In a nutshell, if companies cannot merge or acquire as they have in the past with the choice/option to be subject to behavioral remedies to cure narrow unexpected potential anticompetitive harms, to gain major pro-competitive and pro-consumer-welfare benefits, antitrust enforcement policy would perversely prevent companies in the 94% of the economy that originated offline the opportunity to compete on a level playing field with the online companies in 6% of the economy that is online-based.
There also can’t be a fair and level playing field if new DOJ antitrust enforcement policy, pre-supposes, and effectively arbitrarily excludes behavioral remedies from the calculus of what potential mergers and acquisitions could or could not be pro-competitive.
Anybody that studies large companies knows they are seldom perfectly structurally distinct, especially when information technology and the Internet integrate so many aspects of different businesses in different ways. Imposing a hard rule that behavioral remedies should be off the table, can actually reduce economic liberty and a free market by over-emphasizing the convenience of DOJ administration at the expense of net consumer welfare in the free market.

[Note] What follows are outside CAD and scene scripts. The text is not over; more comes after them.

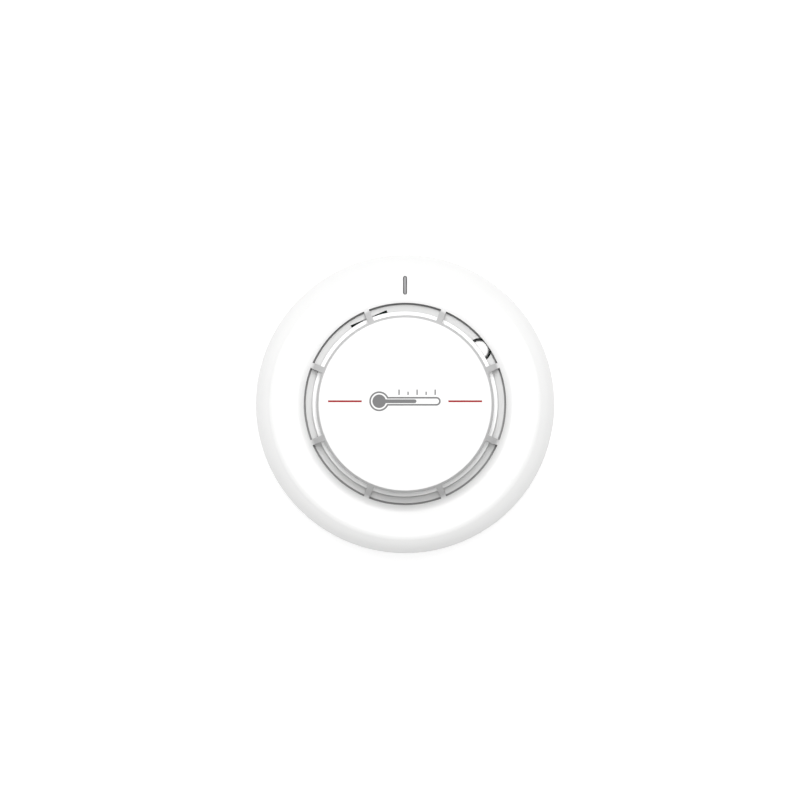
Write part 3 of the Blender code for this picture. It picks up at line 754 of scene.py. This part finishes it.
# %% [markdown]
# ## The inner cover
#
# Through the windows you look down on a second cover, which keeps dust and fingers off the circuit
# board. A narrow groove runs under the windows' outer edge and reads as a dark line round the whole
# cage. A round hole lets the rear shell's locating post through, and a straight slot takes the
# sensor plate's clip. The cover's white is painted darker as shade, and the groove and the walls of
# the holes are painted dark as shade. From straight above the walls' painted shade makes no
# difference: what keeps the holes dark is how little the board under them reflects.

# %% Make the inner cover
inner_low, inner_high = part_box("inner_cover")
POST_ANGLE, POST_R = 36.0, 30.6 * MM
GROOVE_NEAR = 33.15 * MM
CLIP_ANGLE, CLIP_R = 112.9, 29.65 * MM
# Painted shade: where the dark tones start and end, and how dark the holes and the groove are painted.
PAINTED_SHADE_DROP, PAINTED_SHADE_REACH = 0.15 * MM, 35.2 * MM
HOLE_PAINTED_SHADE, GROOVE_PAINTED_SHADE = (0.02, 0.02, 0.02), (0.27, 0.27, 0.27)


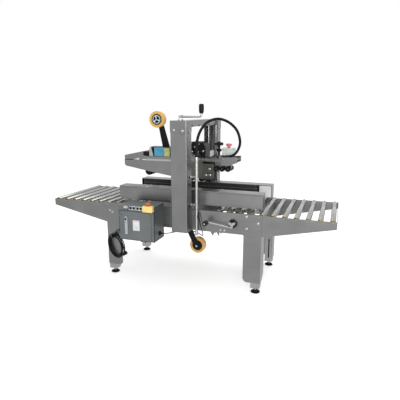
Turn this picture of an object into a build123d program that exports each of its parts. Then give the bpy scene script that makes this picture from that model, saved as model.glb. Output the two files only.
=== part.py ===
"""Semi automatic carton sealer: a roller table on four legs, two side belt drives that close on the
carton by a crank, and a taping head that a second crank lifts between two columns.

Millimetres. X runs along the table from infeed to outfeed, Y from the operator's side to the back,
Z up. All is drawn about the middle of the table; the written parts are moved so that the origin is on
the floor under the middle of the whole machine, whose control box stands out on one side.
"""

import os
from math import atan2, cos, degrees, hypot, pi, radians, sin, tan

from build123d import *

os.makedirs("parts", exist_ok=True)

# From the middle of the table to the middle of the whole machine
centre_shift = 55

# Table: two folded side frames, each a panel with a leg at both ends
frame_length = 1290
frame_width = 655
table_height = 610
panel_height = 160
leg_width = 133
leg_bottom = 82
leg_return = 130
leg_return_top = 552
sheet = 3
table_lip = 7
leg_inner_corner = 34
panel_corner = 8

# Telescopic leg ends and levelling feet
sleeve_width = 70
sleeve_depth = 60
sleeve_bottom = 40
sleeve_height = 245
sleeve_wall = 4
sleeve_slot_width = 11
sleeve_slot_margin = 34
foot_diameter = 70
foot_thickness = 18
stem_diameter = 14
foot_nut_radius = 12
foot_nut_height = 9

# Free turning rollers
roller_diameter = 38
roller_rise = 6
roller_pitch = 82
rollers_per_wing = 6
bed_rollers_per_side = 5
axle_diameter = 12
roller_end_gap = 8
roller_chamfer = 3

# Roller wings bolted to both ends of the table
wing_length = 512
wing_inset = 2.5
wing_first_roller = 73
wing_drop = 5
wing_root_height = 160
wing_tip_height = 52
wing_lip = 7

# Columns of the taping head
column_x = 43
column_width = 126
column_depth = 97.5
column_wall = 4
column_fold = 6
column_sleeve_height = 84
column_rise = 665
column_drop = 160
guide_rod_diameter = 20
guide_rod_spread = 70
screw_diameter = 20
beam_height = 48
beam_width = 100
cap_thickness = 6

# Clearances: beside a sliding or turning fit, and between pieces that only rest on each other
running = 0.3
seat = 0.3

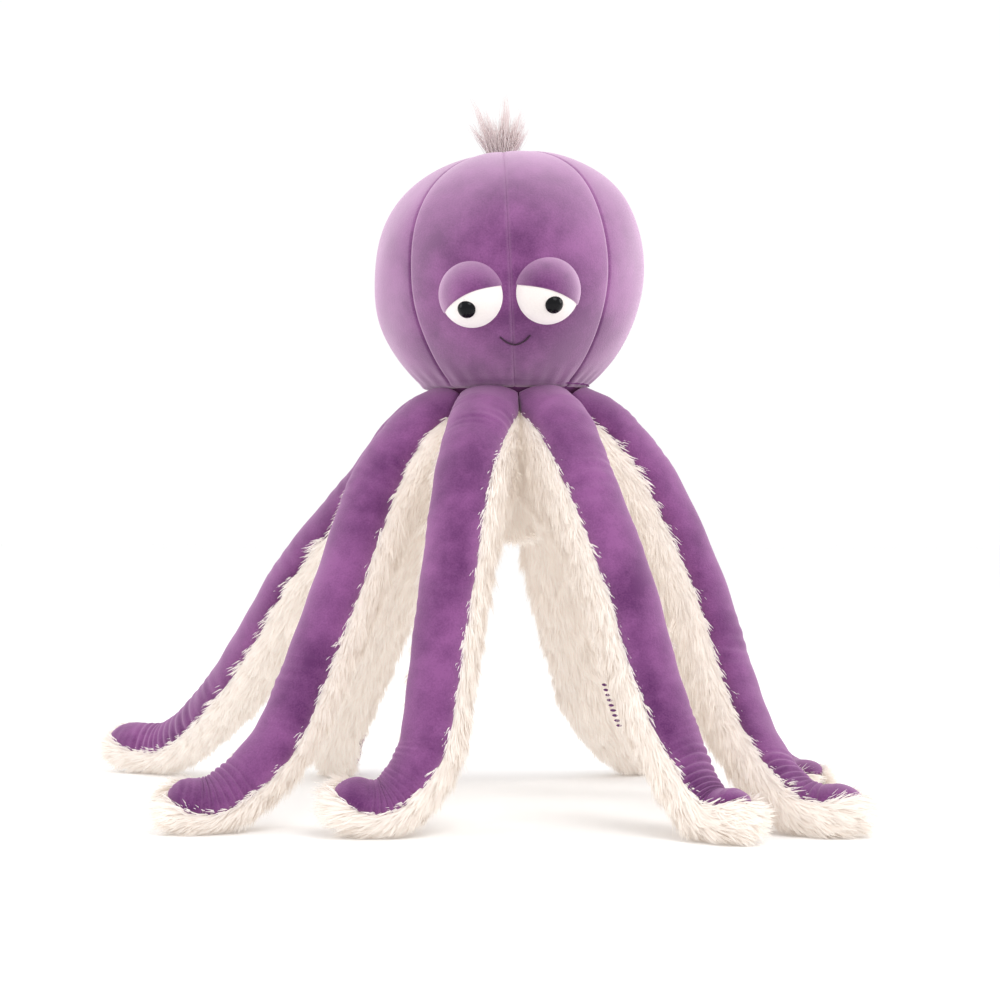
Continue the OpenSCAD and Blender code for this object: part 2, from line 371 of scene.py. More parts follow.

In sum, I respect and support Assistant Attorney General Delrahim’s “economic liberty” approach to antitrust merger review, with the qualification that true economic liberty must include full respect for due process and the rule of law/precedent.
Simply, that means similar transactions should be legally treated similarly according to legal precedent – basic fairness.
Refereeing fairly in part is not changing the de facto rules of the game – mid-game for transactions already in process, because it can unfairly undermine the economic liberty of the companies in the process, and unfairly pick winners and losers.
I trust the eventual court to fairly resolve the outcome of this merger based on longstanding legal precedent.